Me Clément Lucas est avocat associé au sein du cabinet De Grandpré Jolicoeur s.e.n.c.r.l. (DJC).

Il représente et conseille dans les divers domaines du droit immobilier et notamment en droit de la copropriété divise ou indivise. Il intervient tant devant les différentes instances judiciaires que les instances d’arbitrage qui sont un important volet de pratique en  copropriété.

Me Clément Lucas est également arbitre notamment en copropriété et dans le cadre des arbitrages de plan de garantie des bâtiments résidentiels neufs (GAMM). Il est également accrédité par l’Institut de médiation et d’arbitrage du Québec (IMAQ) et par le Ministère de la justice du Québec (MJQ).

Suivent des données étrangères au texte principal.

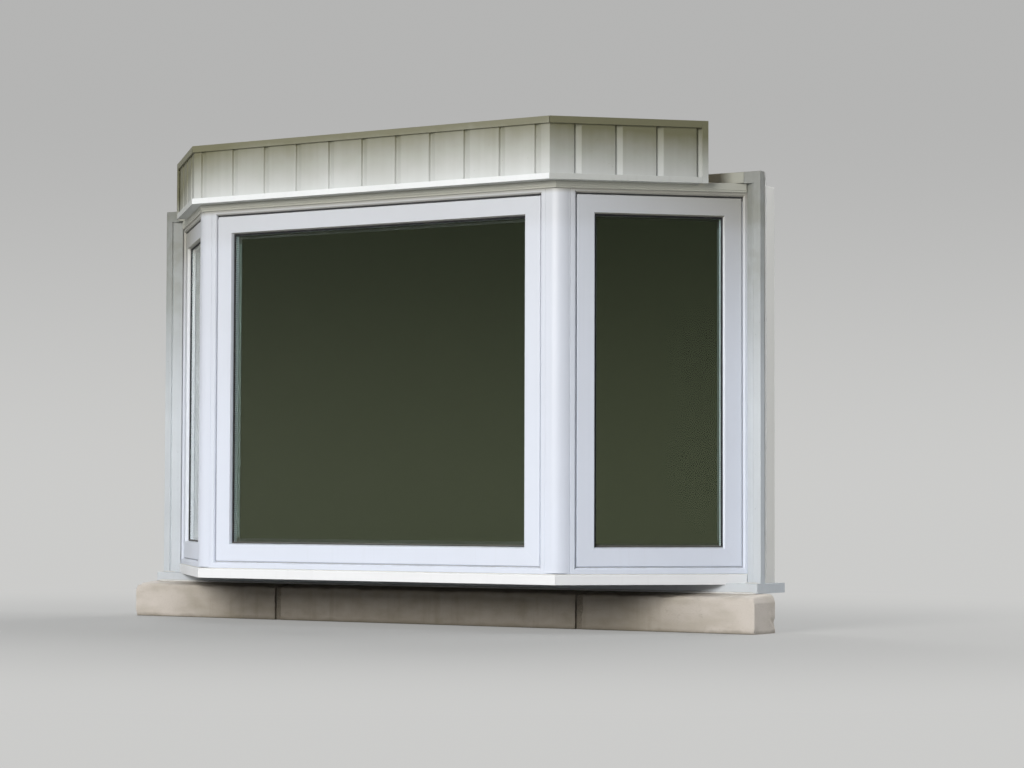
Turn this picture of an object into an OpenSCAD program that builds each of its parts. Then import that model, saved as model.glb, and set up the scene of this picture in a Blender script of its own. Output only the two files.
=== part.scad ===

Me Clément Lucas agit occasionnellement comme avocat-conseil dans le cadre de procédures d’appel ou nécessitant une expertise en droit immobilier et spécialement en droit de la copropriété divise ou indivise. Il agit également comme maître de stage et mentor auprès de ses pairs et anime à cet égard les formations internes. Il agit également comme formateur ou présentateur à l’externe pour la magistrature, le public, les membres d’autres ordres professionnels.

À cet égard, il a dispensé de la formation ou effectué des présentations devant certains Tribunaux, l’Ordre des évaluateurs agréés du Québec, la Chambre d’assurance de dommages, le Barreau du Québec et à présent l’Association du Barreau Canadien. Les formations données portent ou ont porté sur divers sujets et notamment celui de l’assurance en copropriété divise, la médiation et l’arbitrage en copropriété ou encore la planification des grands travaux en copropriété.

Il est l’auteur ou le co-auteur de divers ouvrages et articles de doctrine, dont la chronique mensuelle des Actualités juridiques en copropriété.